## Your instructions
Write out again the entries from the first line to the line that includes "return share * share * (3 - 2 * share)", keeping both of those lines.

Scripts that build objects:

▼

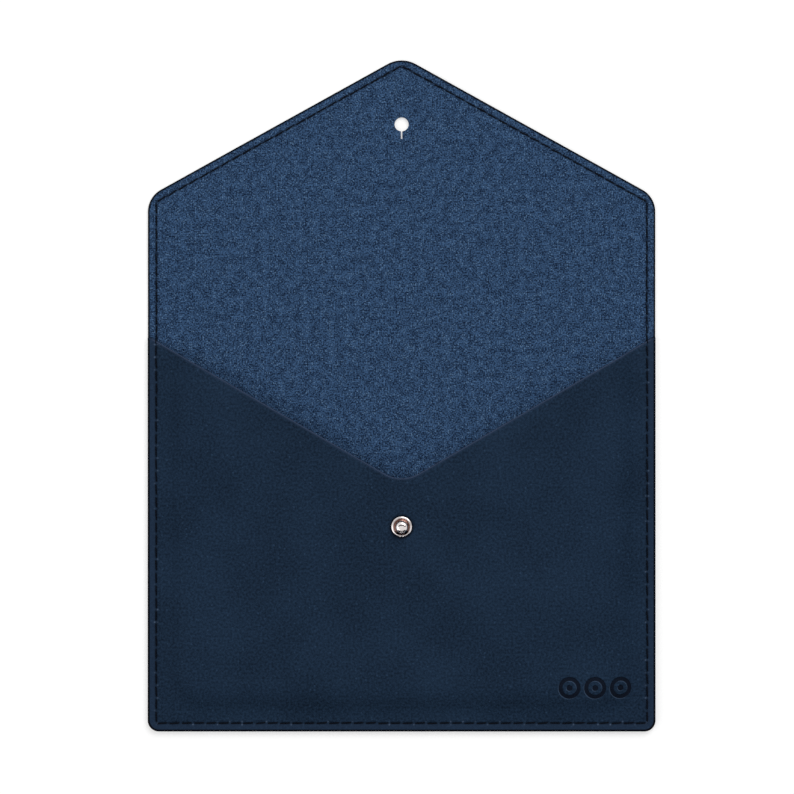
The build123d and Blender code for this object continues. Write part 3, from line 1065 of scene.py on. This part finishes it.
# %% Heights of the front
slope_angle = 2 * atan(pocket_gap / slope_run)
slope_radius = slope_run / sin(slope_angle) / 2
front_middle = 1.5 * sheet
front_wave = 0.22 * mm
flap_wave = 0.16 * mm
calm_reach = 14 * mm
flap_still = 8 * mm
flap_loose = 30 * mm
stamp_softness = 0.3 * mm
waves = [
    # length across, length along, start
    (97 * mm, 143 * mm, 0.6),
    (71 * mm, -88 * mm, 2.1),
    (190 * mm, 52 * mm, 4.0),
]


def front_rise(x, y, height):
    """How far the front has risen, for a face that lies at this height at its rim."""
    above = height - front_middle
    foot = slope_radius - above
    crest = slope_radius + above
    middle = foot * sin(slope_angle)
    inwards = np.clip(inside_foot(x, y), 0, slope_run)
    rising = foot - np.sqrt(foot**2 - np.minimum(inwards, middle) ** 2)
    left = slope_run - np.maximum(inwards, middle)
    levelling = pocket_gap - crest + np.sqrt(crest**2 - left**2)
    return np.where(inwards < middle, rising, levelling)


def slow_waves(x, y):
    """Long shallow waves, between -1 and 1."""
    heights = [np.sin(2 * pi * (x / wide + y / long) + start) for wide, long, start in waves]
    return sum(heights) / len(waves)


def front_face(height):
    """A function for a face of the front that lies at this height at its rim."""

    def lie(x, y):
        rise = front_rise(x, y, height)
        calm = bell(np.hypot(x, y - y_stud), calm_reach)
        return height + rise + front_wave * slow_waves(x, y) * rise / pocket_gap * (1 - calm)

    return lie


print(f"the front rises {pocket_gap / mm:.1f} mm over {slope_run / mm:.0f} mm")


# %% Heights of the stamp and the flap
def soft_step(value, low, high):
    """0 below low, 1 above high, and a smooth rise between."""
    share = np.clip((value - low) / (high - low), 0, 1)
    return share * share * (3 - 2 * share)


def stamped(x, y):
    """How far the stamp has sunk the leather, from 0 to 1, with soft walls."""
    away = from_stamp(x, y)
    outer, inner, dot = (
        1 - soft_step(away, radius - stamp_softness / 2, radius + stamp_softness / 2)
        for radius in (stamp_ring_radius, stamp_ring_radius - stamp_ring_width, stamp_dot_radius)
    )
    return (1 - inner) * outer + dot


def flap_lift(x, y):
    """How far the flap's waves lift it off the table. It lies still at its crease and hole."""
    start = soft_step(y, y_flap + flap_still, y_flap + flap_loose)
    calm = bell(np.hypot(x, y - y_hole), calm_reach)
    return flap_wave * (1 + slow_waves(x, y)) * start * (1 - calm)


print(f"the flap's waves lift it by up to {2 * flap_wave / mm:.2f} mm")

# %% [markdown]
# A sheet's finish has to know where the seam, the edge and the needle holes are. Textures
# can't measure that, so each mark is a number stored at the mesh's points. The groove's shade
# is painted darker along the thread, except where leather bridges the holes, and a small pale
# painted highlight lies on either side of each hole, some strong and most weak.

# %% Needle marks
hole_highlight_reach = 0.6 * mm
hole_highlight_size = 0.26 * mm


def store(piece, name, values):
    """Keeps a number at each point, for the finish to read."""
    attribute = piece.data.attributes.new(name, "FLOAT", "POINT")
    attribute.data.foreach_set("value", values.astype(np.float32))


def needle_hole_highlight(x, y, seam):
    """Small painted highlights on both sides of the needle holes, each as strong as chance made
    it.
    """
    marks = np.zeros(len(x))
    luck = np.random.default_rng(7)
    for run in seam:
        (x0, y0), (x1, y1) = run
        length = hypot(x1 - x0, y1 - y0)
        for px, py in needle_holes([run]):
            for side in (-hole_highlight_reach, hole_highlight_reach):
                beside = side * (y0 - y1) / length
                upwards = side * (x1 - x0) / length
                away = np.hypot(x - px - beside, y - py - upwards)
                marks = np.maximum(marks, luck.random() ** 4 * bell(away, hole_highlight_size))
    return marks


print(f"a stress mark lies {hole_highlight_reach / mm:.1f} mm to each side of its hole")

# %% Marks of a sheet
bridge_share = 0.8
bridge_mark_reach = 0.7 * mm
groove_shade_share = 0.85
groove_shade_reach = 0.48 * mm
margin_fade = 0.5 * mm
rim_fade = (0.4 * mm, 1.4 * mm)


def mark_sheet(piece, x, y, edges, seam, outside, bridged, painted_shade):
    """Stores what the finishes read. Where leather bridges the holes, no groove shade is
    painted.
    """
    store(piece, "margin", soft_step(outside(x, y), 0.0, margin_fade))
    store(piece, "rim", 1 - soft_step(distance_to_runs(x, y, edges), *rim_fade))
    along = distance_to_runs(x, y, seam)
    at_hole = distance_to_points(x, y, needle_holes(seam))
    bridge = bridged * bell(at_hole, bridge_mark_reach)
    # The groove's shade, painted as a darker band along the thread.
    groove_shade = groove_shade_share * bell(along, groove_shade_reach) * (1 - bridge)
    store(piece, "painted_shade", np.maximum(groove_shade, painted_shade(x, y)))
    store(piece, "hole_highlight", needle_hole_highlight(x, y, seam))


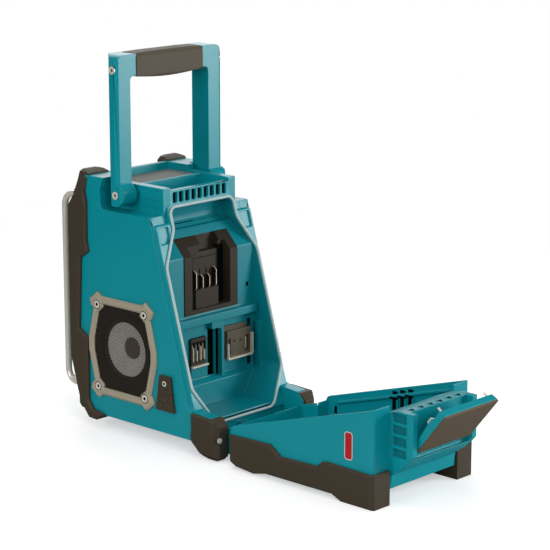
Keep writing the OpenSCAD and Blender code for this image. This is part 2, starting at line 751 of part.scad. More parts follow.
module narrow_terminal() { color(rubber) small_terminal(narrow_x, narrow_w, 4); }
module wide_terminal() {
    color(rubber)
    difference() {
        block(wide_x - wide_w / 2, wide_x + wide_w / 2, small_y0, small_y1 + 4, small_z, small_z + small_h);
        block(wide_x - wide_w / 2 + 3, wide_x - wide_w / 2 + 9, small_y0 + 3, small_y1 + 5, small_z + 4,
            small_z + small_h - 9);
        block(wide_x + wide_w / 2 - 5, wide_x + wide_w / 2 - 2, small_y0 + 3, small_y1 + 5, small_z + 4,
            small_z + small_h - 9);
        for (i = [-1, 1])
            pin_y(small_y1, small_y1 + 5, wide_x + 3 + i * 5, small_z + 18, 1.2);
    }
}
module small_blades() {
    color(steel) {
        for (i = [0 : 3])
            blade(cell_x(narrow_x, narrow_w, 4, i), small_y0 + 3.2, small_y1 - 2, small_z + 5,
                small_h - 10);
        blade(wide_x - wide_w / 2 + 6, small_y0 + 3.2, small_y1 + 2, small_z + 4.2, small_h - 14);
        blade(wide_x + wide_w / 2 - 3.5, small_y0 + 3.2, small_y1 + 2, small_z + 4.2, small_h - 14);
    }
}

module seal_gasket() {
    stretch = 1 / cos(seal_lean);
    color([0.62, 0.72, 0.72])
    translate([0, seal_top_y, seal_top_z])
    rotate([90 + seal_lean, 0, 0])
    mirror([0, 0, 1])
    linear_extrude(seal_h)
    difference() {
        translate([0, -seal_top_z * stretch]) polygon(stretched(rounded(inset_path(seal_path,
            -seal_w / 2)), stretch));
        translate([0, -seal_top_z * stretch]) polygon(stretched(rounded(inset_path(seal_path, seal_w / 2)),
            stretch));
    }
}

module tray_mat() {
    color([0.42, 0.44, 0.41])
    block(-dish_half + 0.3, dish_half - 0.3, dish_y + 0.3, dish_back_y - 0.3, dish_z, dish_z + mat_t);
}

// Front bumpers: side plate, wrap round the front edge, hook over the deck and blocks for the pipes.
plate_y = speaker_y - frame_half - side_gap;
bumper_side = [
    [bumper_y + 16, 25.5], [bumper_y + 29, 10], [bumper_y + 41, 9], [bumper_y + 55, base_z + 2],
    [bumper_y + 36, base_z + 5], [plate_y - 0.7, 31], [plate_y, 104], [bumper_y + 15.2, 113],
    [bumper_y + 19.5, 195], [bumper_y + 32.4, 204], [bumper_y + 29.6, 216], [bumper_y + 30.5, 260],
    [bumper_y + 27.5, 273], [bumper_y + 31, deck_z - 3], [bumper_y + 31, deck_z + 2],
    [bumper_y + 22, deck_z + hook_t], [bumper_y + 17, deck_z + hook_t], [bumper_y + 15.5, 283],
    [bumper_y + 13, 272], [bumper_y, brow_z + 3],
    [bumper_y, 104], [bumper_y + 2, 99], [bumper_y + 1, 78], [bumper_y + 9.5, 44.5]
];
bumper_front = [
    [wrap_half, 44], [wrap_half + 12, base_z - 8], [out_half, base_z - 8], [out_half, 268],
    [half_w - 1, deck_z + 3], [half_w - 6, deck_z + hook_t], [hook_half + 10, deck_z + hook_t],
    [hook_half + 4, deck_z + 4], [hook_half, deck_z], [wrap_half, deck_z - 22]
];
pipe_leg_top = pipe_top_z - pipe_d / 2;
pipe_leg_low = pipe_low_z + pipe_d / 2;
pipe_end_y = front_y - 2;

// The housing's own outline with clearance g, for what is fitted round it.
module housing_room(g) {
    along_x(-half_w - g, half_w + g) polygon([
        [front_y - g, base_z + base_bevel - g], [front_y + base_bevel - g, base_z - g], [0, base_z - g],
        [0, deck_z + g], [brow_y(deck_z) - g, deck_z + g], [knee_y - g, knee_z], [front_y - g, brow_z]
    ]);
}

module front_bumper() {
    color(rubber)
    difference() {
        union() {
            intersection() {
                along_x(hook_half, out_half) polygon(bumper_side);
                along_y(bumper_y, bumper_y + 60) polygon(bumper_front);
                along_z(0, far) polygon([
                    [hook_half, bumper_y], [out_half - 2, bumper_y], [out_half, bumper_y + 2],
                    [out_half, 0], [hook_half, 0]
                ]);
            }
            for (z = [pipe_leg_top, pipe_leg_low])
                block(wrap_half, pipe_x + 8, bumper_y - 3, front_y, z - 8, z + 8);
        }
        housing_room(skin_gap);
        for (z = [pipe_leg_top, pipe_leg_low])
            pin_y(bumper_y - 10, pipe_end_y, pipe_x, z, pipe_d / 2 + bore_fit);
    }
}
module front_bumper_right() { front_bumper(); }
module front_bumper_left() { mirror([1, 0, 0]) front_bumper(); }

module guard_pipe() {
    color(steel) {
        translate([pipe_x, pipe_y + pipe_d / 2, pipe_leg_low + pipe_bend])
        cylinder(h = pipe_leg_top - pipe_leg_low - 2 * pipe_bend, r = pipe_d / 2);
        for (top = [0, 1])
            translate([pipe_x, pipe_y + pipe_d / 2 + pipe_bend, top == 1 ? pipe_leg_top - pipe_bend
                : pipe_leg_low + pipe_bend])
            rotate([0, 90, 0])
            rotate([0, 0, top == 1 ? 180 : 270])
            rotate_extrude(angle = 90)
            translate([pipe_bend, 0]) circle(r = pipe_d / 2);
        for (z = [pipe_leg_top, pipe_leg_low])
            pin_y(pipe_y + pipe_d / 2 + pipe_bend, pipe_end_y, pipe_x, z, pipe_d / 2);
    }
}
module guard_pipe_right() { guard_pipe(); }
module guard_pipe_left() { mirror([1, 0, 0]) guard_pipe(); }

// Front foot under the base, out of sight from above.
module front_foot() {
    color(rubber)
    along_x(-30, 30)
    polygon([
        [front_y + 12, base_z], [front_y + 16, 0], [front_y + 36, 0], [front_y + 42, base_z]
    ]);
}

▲

## Completed task
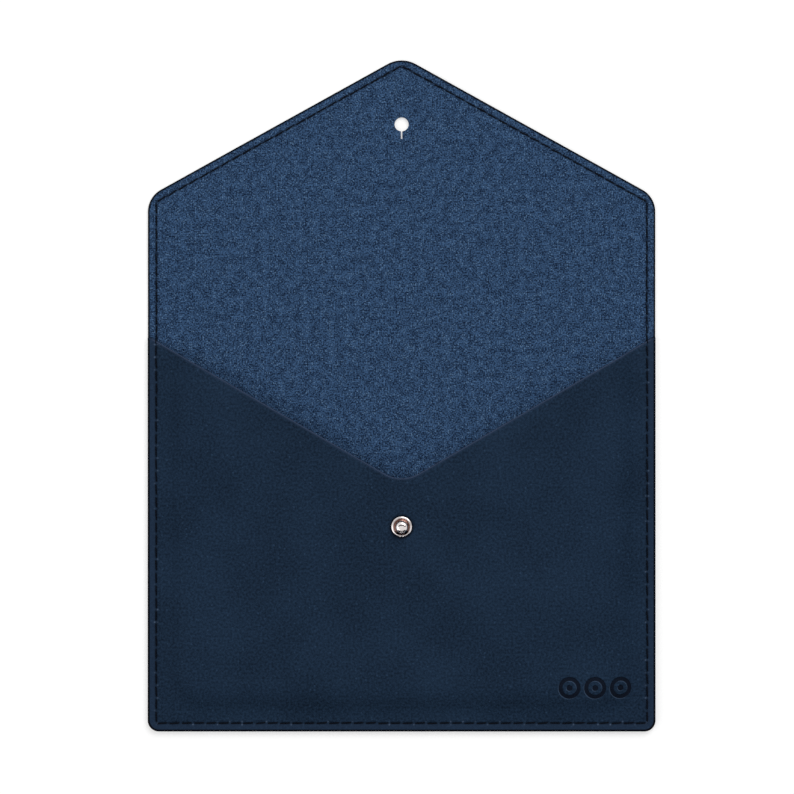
The build123d and Blender code for this object continues. Write part 3, from line 1065 of scene.py on. This part finishes it.
# %% Heights of the front
slope_angle = 2 * atan(pocket_gap / slope_run)
slope_radius = slope_run / sin(slope_angle) / 2
front_middle = 1.5 * sheet
front_wave = 0.22 * mm
flap_wave = 0.16 * mm
calm_reach = 14 * mm
flap_still = 8 * mm
flap_loose = 30 * mm
stamp_softness = 0.3 * mm
waves = [
    # length across, length along, start
    (97 * mm, 143 * mm, 0.6),
    (71 * mm, -88 * mm, 2.1),
    (190 * mm, 52 * mm, 4.0),
]


def front_rise(x, y, height):
    """How far the front has risen, for a face that lies at this height at its rim."""
    above = height - front_middle
    foot = slope_radius - above
    crest = slope_radius + above
    middle = foot * sin(slope_angle)
    inwards = np.clip(inside_foot(x, y), 0, slope_run)
    rising = foot - np.sqrt(foot**2 - np.minimum(inwards, middle) ** 2)
    left = slope_run - np.maximum(inwards, middle)
    levelling = pocket_gap - crest + np.sqrt(crest**2 - left**2)
    return np.where(inwards < middle, rising, levelling)


def slow_waves(x, y):
    """Long shallow waves, between -1 and 1."""
    heights = [np.sin(2 * pi * (x / wide + y / long) + start) for wide, long, start in waves]
    return sum(heights) / len(waves)


def front_face(height):
    """A function for a face of the front that lies at this height at its rim."""

    def lie(x, y):
        rise = front_rise(x, y, height)
        calm = bell(np.hypot(x, y - y_stud), calm_reach)
        return height + rise + front_wave * slow_waves(x, y) * rise / pocket_gap * (1 - calm)

    return lie


print(f"the front rises {pocket_gap / mm:.1f} mm over {slope_run / mm:.0f} mm")


# %% Heights of the stamp and the flap
def soft_step(value, low, high):
    """0 below low, 1 above high, and a smooth rise between."""
    share = np.clip((value - low) / (high - low), 0, 1)
    return share * share * (3 - 2 * share)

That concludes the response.